Consider a setting where the state space $X$ takes the form

$$
X = Y\times Z, |Y|=j, |Z|=k
$$

A typical element of $X$ is $x=(y,z)$.

Let $Q$ be a map from $Z\times Z$ to $\mathbb{R}$, i.e., a $k\times k$ matrix, and consider the operator sending $u\in\mathbb{R}^X$ according to the rule,

$$
(Lu)(x)=(Lu)(y,z) = \sum_{z'\in Z} u(y,z')Q(z,z') \tag{natural representation}
$$

and $L\in\mathscr{L}(\mathbb{R}^X)$.

Since $L$ is a linear operator on $\mathbb{R}^X$, by lemma 2.3.5., $L$ can be represented as a $n\times n$ matrix $(L(x_i,x_j))=(L_{ij})$, where $n = |X| =j\times k$.

To construct this matrix, we first need to **flatten** $Y\times Z$ into a set $X=\{x_1,\cdots,x_n\}$ with a single index.

### Two natural way to flatten $Y\times Z$

Considering $Y\times Z$ as a two-dimensional array with typical element $(y_i,z_j)$.

We can

1. **Column-major ordering** stack all $k$ columns vertically into one long column (**default for Julia and Fortran**)

2. **Row-major ordering** concatenate all $j$ rows into one long row (**default for Python and C**)

After adopting one of these conventions, by Lemma 2.3.5., we can construct a uniquely defined $n\times n$ matrix that represents $L$.

Once we decide how to construct this matrix, we can instantiate it in computer memory and compute the operation $u\mapsto Lu$ by matrix operation. 
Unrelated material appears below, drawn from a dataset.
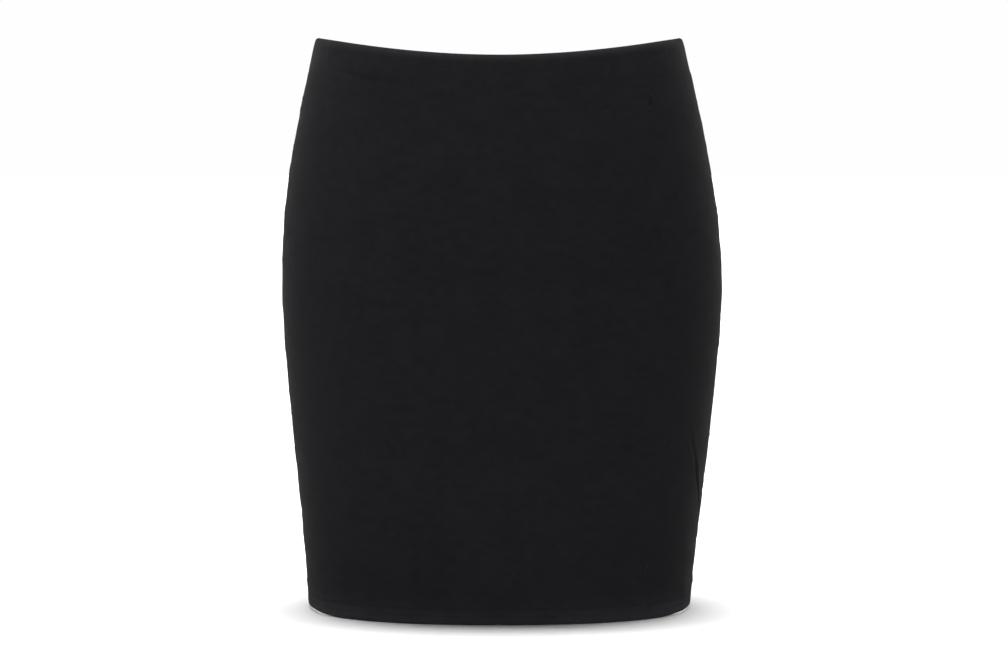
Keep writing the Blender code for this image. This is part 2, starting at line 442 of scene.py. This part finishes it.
def pulls_along(half, across):
    """What the pulls of the waist seam add to its sink and its roll, at each place along it."""
    sinks, rolls = np.zeros(np.shape(across)), np.zeros(np.shape(across))
    for angle, reach, sink, roll in VALLEY_PULLS[half]:
        middle, _ = chart(half, math.radians(angle), PULL_DEPTH)
        near = np.exp(-((across - middle) / reach) ** 2)
        sinks, rolls = sinks + sink * near, rolls + roll * near
    return sinks, rolls


def seam_valley(half, across, distance):
    """The soft valley along the waist seam, deeper in some places than others."""
    sink = WAIST_VALLEY * (1 + 0.30 * uneven(across, 0.060, 77))
    sink = sink + pulls_along(half, across)[0]
    return sink * np.exp(-(distance / WAIST_VALLEY_REACH) ** 2)


def band_roll(half, across):
    """The radius that the two edges at the waist seam roll in by."""
    return BAND_ROLL + pulls_along(half, across)[1]


def panel_lift(half, angle, above_hem):
    """The full relief of a panel's outer face."""
    z = panel_height(angle, above_hem)
    across, depth = chart(half, angle, -z)
    to_seam = width_at(half, depth) / 2 - np.abs(across)
    below_band = PANEL_LENGTH - above_hem
    seed = 11 if half == "front" else 23
    lift = crease_relief(half, across, depth) + swell_relief(half, across, depth)
    lift += ripple_relief(half, across, depth)
    # puckers beside the seams, which fade within a finger's width
    side = np.sign(across)
    for height, spacing, reach, skip in PUCKERS:
        wave = uneven(above_hem + skip * side, spacing, seed + round(1000 * spacing))
        lift += height * wave * np.exp(-to_seam / reach)
    lift += SEAM_RIDGE * np.exp(-(to_seam / SEAM_RIDGE_REACH) ** 2)
    lift += wave_along(across, GATHERS, seed + 1) * np.exp(-below_band / GATHER_REACH)
    # the doubled hem, its needle rows, and a slight wave along it
    hem = smooth_step((HEM_DEPTH + HEM_EASE_ABOVE - above_hem) / HEM_EASE)
    lift += hem * (HEM_STAND + wave_along(across, HEM_WAVE, seed + 2))
    lift -= seam_valley(half, across, below_band)
    sink = HEM_LINE_SINK * (1 + 0.25 * uneven(across, 0.006, seed + 3))
    for line in HEM_LINES:
        lift -= sink * np.exp(-((above_hem - line) / HEM_LINE_REACH) ** 2)
    # edges that roll in where they are sewn
    lift -= rolled(to_seam, SEAM_ROLL)
    lift -= rolled(below_band, band_roll(half, across))
    return lift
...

#### Disadvantage using matrix approach

1. Constructing the matrix representatioin is tedious

2. Confusion can arise when swapping between column and row major ordering in order to shift between languages or to communicate with others.

3. Differences are introduced between computer code and the natural representation can be a source of bugs.

4. An $n\times n$ matrix has to be instantiated in memory, even though the linear operation is only an inner product in $\mathbb{R}^k$. (This issuse can be alleviated in most languages by employing sparse matrices, but doing so add boilerplate and can be a source of inefficiency)

Hence, modern scientific computing environment support linear operation directly, as well as actions on linear operators such as inverting linear maps. This encourages us to take an operator-based approach.